GIVEN TASK – Pull every line holding the string "materials" from the records below.

WORKING DATA –
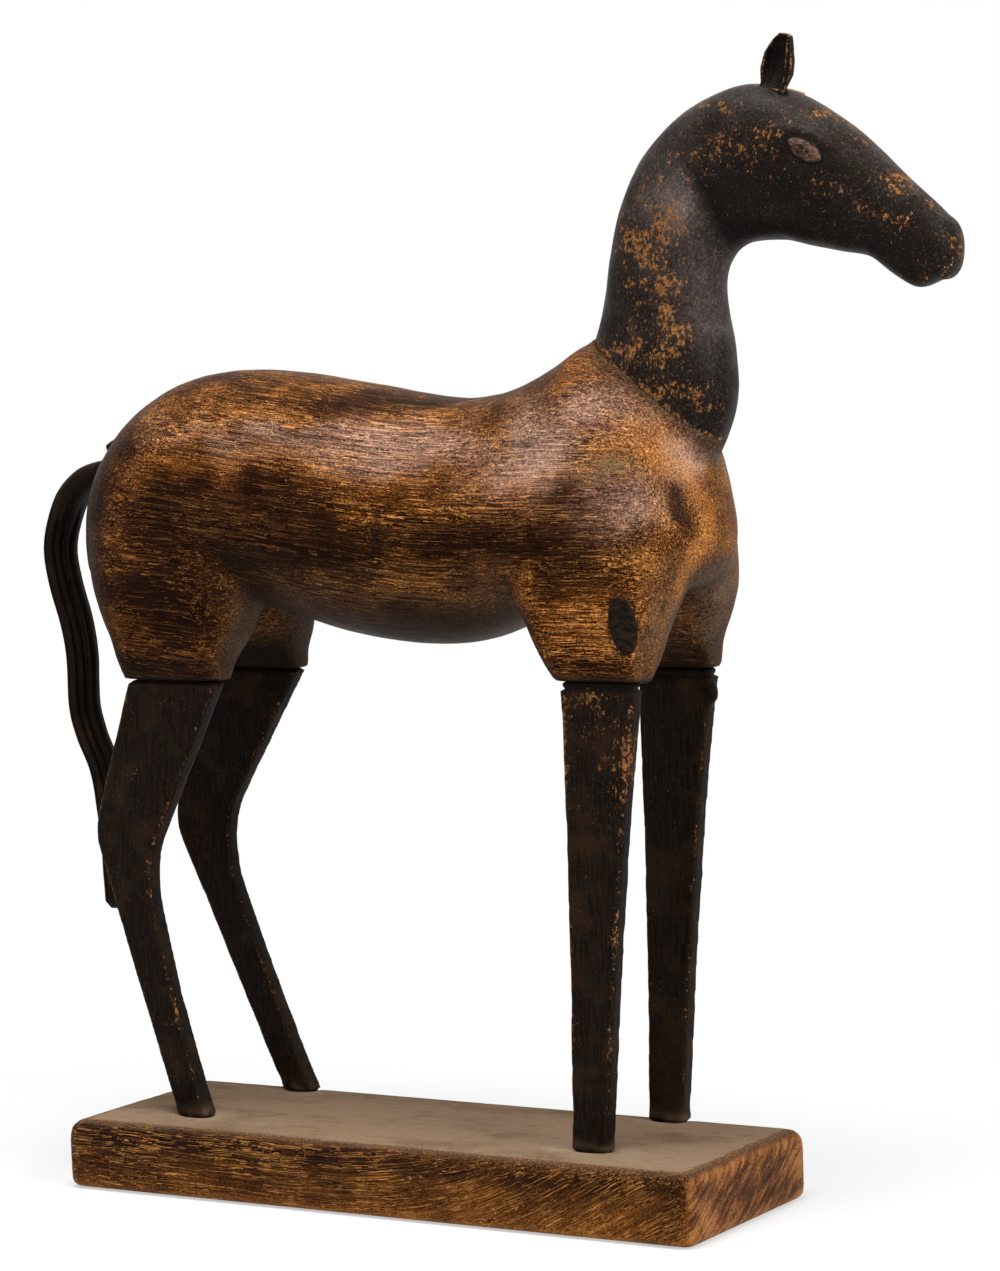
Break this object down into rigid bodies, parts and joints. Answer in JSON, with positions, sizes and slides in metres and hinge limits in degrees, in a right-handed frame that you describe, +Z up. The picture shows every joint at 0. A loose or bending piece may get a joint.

==

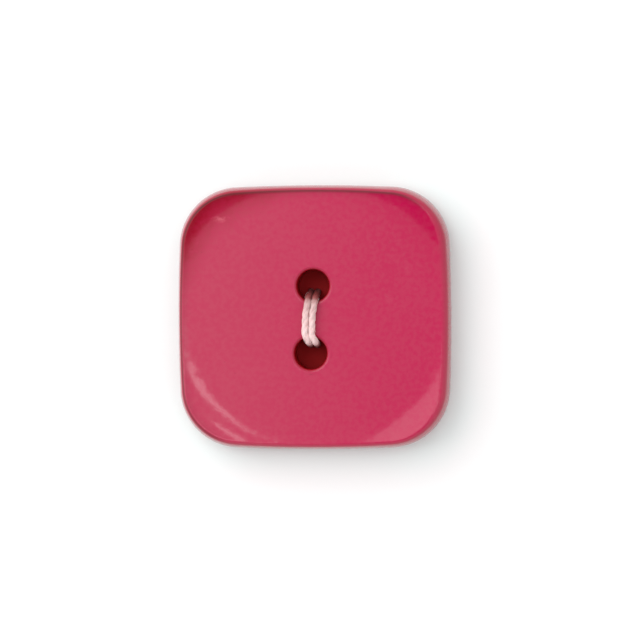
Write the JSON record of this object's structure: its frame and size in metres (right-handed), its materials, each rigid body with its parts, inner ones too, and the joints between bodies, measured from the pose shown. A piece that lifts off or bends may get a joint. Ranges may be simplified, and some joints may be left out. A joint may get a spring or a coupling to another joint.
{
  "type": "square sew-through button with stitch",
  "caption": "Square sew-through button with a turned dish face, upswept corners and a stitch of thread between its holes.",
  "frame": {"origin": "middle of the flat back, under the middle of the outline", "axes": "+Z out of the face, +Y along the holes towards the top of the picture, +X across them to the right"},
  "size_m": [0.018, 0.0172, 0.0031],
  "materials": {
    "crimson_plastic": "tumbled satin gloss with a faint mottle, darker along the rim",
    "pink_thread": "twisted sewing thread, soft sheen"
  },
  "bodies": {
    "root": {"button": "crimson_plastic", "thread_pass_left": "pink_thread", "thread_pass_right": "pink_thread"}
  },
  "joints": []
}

==

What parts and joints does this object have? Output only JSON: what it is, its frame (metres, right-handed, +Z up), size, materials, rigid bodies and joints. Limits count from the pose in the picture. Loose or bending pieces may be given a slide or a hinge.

ANSWER –
Write the JSON record of this object's structure: its frame and size in metres (right-handed), its materials, each rigid body with its parts, inner ones too, and the joints between bodies, measured from the pose shown. A piece that lifts off or bends may get a joint. Ranges may be simplified, and some joints may be left out. A joint may get a spring or a coupling to another joint.
  "materials": {
What parts and joints does this object have? Output only JSON: what it is, its frame (metres, right-handed, +Z up), size, materials, rigid bodies and joints. Limits count from the pose in the picture. Loose or bending pieces may be given a slide or a hinge.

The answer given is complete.